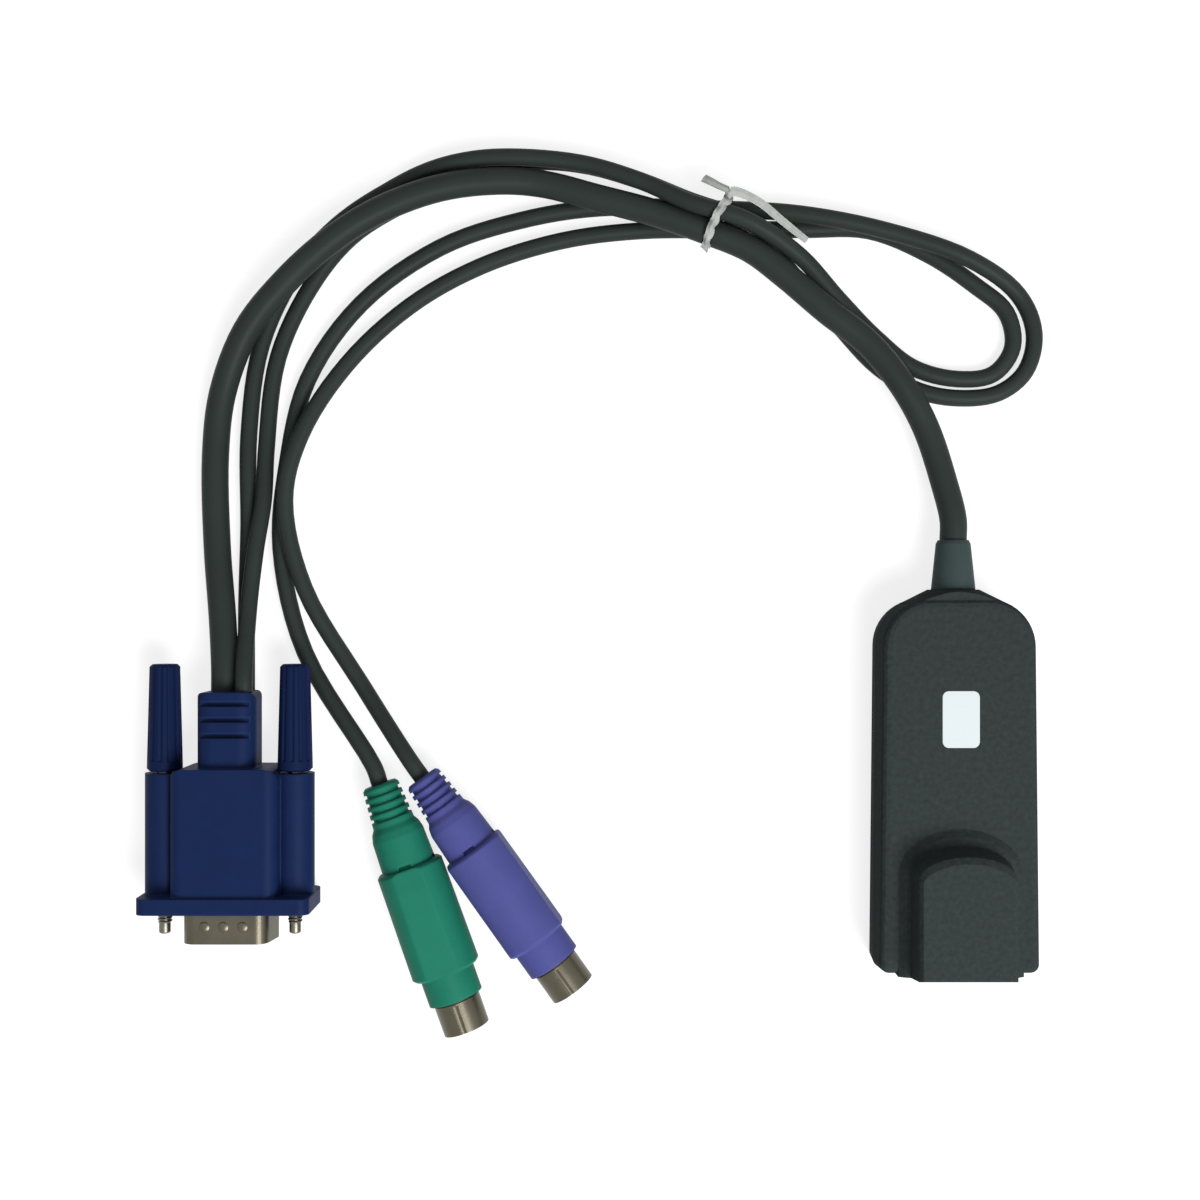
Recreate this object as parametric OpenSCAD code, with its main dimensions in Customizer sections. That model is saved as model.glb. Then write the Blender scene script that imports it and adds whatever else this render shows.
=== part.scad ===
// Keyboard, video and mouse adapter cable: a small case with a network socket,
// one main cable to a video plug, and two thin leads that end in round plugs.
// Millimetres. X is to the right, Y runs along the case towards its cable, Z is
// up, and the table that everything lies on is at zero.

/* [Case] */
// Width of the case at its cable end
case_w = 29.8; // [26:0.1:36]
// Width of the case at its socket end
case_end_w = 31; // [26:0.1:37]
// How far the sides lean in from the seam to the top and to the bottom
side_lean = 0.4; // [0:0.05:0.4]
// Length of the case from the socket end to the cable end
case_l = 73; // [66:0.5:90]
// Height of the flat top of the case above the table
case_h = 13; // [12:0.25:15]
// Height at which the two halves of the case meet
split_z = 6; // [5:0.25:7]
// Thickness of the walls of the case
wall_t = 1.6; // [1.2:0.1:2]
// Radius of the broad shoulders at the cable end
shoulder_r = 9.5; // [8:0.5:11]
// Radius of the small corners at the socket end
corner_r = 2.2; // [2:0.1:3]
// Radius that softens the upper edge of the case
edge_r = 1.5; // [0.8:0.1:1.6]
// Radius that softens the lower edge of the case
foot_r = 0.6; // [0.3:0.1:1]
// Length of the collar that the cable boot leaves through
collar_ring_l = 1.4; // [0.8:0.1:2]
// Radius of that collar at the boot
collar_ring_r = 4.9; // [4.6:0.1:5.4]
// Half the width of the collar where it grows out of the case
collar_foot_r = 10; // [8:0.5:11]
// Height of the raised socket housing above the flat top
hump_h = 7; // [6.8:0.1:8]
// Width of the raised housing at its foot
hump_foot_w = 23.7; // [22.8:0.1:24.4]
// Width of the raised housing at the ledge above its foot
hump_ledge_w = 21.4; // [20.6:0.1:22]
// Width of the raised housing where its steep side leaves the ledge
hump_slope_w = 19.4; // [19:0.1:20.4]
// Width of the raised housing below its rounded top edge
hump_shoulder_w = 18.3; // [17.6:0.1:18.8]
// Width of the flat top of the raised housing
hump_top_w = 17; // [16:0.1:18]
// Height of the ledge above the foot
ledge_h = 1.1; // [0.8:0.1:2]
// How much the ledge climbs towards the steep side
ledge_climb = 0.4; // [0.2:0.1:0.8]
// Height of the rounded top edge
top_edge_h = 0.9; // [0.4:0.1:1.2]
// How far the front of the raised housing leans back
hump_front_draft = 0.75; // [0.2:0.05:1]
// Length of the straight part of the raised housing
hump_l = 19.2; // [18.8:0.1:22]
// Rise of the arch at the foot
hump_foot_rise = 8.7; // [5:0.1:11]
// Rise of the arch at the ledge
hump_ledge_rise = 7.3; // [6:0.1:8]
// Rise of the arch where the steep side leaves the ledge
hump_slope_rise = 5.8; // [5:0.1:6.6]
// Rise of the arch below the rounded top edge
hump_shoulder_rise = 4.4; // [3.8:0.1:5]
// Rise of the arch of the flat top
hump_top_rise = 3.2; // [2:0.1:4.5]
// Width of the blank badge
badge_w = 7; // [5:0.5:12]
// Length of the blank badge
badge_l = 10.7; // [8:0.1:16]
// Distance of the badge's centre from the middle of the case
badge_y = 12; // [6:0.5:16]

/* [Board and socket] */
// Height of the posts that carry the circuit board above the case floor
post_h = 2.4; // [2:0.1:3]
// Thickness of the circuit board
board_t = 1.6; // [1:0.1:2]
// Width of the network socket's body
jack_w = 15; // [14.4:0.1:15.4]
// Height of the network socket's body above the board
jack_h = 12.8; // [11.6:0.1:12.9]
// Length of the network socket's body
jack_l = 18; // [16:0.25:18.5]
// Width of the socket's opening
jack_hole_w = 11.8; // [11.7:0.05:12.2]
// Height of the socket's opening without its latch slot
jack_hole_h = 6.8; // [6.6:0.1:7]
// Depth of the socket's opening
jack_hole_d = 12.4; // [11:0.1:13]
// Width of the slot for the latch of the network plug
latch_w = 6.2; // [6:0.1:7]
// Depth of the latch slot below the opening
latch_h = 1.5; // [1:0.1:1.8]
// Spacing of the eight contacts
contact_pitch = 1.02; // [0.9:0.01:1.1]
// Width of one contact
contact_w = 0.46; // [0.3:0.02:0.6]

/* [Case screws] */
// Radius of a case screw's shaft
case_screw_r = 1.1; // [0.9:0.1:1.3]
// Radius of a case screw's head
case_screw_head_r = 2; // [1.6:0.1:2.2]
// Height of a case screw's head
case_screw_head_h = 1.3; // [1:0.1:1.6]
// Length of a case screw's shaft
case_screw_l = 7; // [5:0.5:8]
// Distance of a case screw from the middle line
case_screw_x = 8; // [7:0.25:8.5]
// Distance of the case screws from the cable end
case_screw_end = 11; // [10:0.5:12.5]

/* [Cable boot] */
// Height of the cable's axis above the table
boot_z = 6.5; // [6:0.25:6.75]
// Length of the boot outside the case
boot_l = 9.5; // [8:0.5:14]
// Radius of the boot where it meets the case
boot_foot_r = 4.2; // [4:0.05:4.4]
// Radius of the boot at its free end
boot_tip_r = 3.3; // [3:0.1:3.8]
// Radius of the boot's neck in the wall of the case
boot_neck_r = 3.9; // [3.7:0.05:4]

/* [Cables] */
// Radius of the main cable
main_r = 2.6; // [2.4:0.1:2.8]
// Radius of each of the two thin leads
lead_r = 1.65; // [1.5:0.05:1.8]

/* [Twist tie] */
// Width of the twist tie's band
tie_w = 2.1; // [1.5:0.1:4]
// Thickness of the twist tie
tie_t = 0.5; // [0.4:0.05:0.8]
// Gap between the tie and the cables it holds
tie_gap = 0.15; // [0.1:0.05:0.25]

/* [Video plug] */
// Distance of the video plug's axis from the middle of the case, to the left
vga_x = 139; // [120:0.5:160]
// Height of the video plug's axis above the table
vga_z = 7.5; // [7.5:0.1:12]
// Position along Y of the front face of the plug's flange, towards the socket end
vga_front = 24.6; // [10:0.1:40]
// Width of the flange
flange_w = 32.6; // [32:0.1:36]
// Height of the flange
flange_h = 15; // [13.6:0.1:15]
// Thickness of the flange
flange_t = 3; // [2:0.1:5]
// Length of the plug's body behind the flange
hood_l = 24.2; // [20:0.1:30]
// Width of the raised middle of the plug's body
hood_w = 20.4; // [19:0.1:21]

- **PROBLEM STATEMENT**
All of the material must be reproduced exactly.

- **OUTPUT BELOW**
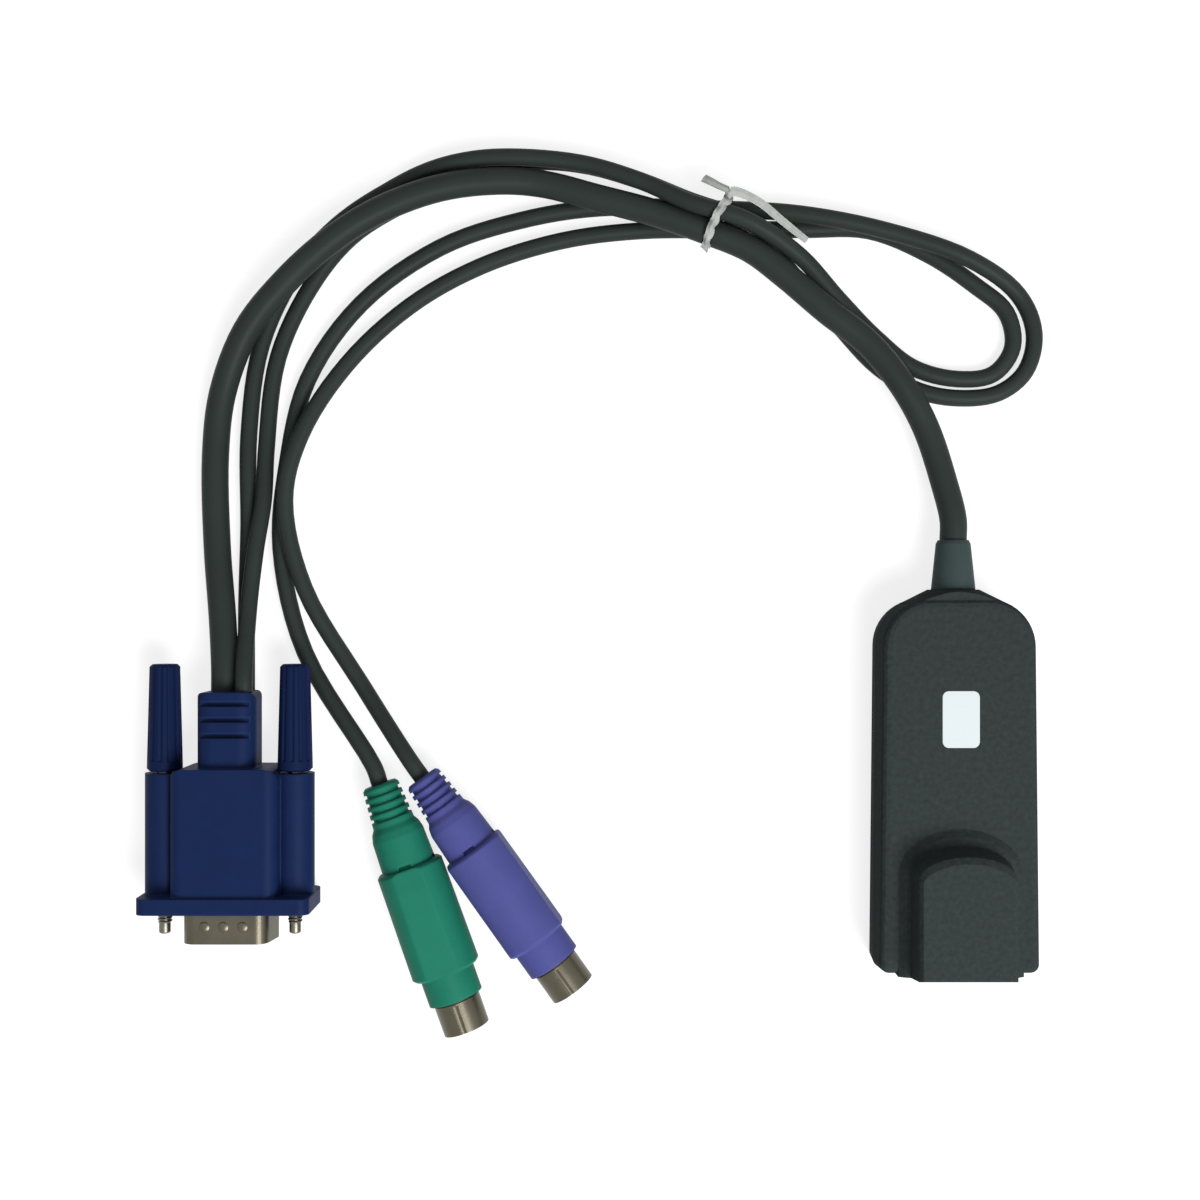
Recreate this object as parametric OpenSCAD code, with its main dimensions in Customizer sections. That model is saved as model.glb. Then write the Blender scene script that imports it and adds whatever else this render shows.
=== part.scad ===
// Keyboard, video and mouse adapter cable: a small case with a network socket,
// one main cable to a video plug, and two thin leads that end in round plugs.
// Millimetres. X is to the right, Y runs along the case towards its cable, Z is
// up, and the table that everything lies on is at zero.

/* [Case] */
// Width of the case at its cable end
case_w = 29.8; // [26:0.1:36]
// Width of the case at its socket end
case_end_w = 31; // [26:0.1:37]
// How far the sides lean in from the seam to the top and to the bottom
side_lean = 0.4; // [0:0.05:0.4]
// Length of the case from the socket end to the cable end
case_l = 73; // [66:0.5:90]
// Height of the flat top of the case above the table
case_h = 13; // [12:0.25:15]
// Height at which the two halves of the case meet
split_z = 6; // [5:0.25:7]
// Thickness of the walls of the case
wall_t = 1.6; // [1.2:0.1:2]
// Radius of the broad shoulders at the cable end
shoulder_r = 9.5; // [8:0.5:11]
// Radius of the small corners at the socket end
corner_r = 2.2; // [2:0.1:3]
// Radius that softens the upper edge of the case
edge_r = 1.5; // [0.8:0.1:1.6]
// Radius that softens the lower edge of the case
foot_r = 0.6; // [0.3:0.1:1]
// Length of the collar that the cable boot leaves through
collar_ring_l = 1.4; // [0.8:0.1:2]
// Radius of that collar at the boot
collar_ring_r = 4.9; // [4.6:0.1:5.4]
// Half the width of the collar where it grows out of the case
collar_foot_r = 10; // [8:0.5:11]
// Height of the raised socket housing above the flat top
hump_h = 7; // [6.8:0.1:8]
// Width of the raised housing at its foot
hump_foot_w = 23.7; // [22.8:0.1:24.4]
// Width of the raised housing at the ledge above its foot
hump_ledge_w = 21.4; // [20.6:0.1:22]
// Width of the raised housing where its steep side leaves the ledge
hump_slope_w = 19.4; // [19:0.1:20.4]
// Width of the raised housing below its rounded top edge
hump_shoulder_w = 18.3; // [17.6:0.1:18.8]
// Width of the flat top of the raised housing
hump_top_w = 17; // [16:0.1:18]
// Height of the ledge above the foot
ledge_h = 1.1; // [0.8:0.1:2]
// How much the ledge climbs towards the steep side
ledge_climb = 0.4; // [0.2:0.1:0.8]
// Height of the rounded top edge
top_edge_h = 0.9; // [0.4:0.1:1.2]
// How far the front of the raised housing leans back
hump_front_draft = 0.75; // [0.2:0.05:1]
// Length of the straight part of the raised housing
hump_l = 19.2; // [18.8:0.1:22]
// Rise of the arch at the foot
hump_foot_rise = 8.7; // [5:0.1:11]
// Rise of the arch at the ledge
hump_ledge_rise = 7.3; // [6:0.1:8]
// Rise of the arch where the steep side leaves the ledge
hump_slope_rise = 5.8; // [5:0.1:6.6]
// Rise of the arch below the rounded top edge
hump_shoulder_rise = 4.4; // [3.8:0.1:5]
// Rise of the arch of the flat top
hump_top_rise = 3.2; // [2:0.1:4.5]
// Width of the blank badge
badge_w = 7; // [5:0.5:12]
// Length of the blank badge
badge_l = 10.7; // [8:0.1:16]
// Distance of the badge's centre from the middle of the case
badge_y = 12; // [6:0.5:16]

/* [Board and socket] */
// Height of the posts that carry the circuit board above the case floor
post_h = 2.4; // [2:0.1:3]
// Thickness of the circuit board
board_t = 1.6; // [1:0.1:2]
// Width of the network socket's body
jack_w = 15; // [14.4:0.1:15.4]
// Height of the network socket's body above the board
jack_h = 12.8; // [11.6:0.1:12.9]
// Length of the network socket's body
jack_l = 18; // [16:0.25:18.5]
// Width of the socket's opening
jack_hole_w = 11.8; // [11.7:0.05:12.2]
// Height of the socket's opening without its latch slot
jack_hole_h = 6.8; // [6.6:0.1:7]
// Depth of the socket's opening
jack_hole_d = 12.4; // [11:0.1:13]
// Width of the slot for the latch of the network plug
latch_w = 6.2; // [6:0.1:7]
// Depth of the latch slot below the opening
latch_h = 1.5; // [1:0.1:1.8]
// Spacing of the eight contacts
contact_pitch = 1.02; // [0.9:0.01:1.1]
// Width of one contact
contact_w = 0.46; // [0.3:0.02:0.6]

/* [Case screws] */
// Radius of a case screw's shaft
case_screw_r = 1.1; // [0.9:0.1:1.3]
// Radius of a case screw's head
case_screw_head_r = 2; // [1.6:0.1:2.2]
// Height of a case screw's head
case_screw_head_h = 1.3; // [1:0.1:1.6]
// Length of a case screw's shaft
case_screw_l = 7; // [5:0.5:8]
// Distance of a case screw from the middle line
case_screw_x = 8; // [7:0.25:8.5]
// Distance of the case screws from the cable end
case_screw_end = 11; // [10:0.5:12.5]

/* [Cable boot] */
// Height of the cable's axis above the table
boot_z = 6.5; // [6:0.25:6.75]
// Length of the boot outside the case
boot_l = 9.5; // [8:0.5:14]
// Radius of the boot where it meets the case
boot_foot_r = 4.2; // [4:0.05:4.4]
// Radius of the boot at its free end
boot_tip_r = 3.3; // [3:0.1:3.8]
// Radius of the boot's neck in the wall of the case
boot_neck_r = 3.9; // [3.7:0.05:4]

/* [Cables] */
// Radius of the main cable
main_r = 2.6; // [2.4:0.1:2.8]
// Radius of each of the two thin leads
lead_r = 1.65; // [1.5:0.05:1.8]

/* [Twist tie] */
// Width of the twist tie's band
tie_w = 2.1; // [1.5:0.1:4]
// Thickness of the twist tie
tie_t = 0.5; // [0.4:0.05:0.8]
// Gap between the tie and the cables it holds
tie_gap = 0.15; // [0.1:0.05:0.25]

/* [Video plug] */
// Distance of the video plug's axis from the middle of the case, to the left
vga_x = 139; // [120:0.5:160]
// Height of the video plug's axis above the table
vga_z = 7.5; // [7.5:0.1:12]
// Position along Y of the front face of the plug's flange, towards the socket end
vga_front = 24.6; // [10:0.1:40]
// Width of the flange
flange_w = 32.6; // [32:0.1:36]
// Height of the flange
flange_h = 15; // [13.6:0.1:15]
// Thickness of the flange
flange_t = 3; // [2:0.1:5]
// Length of the plug's body behind the flange
hood_l = 24.2; // [20:0.1:30]
// Width of the raised middle of the plug's body
hood_w = 20.4; // [19:0.1:21]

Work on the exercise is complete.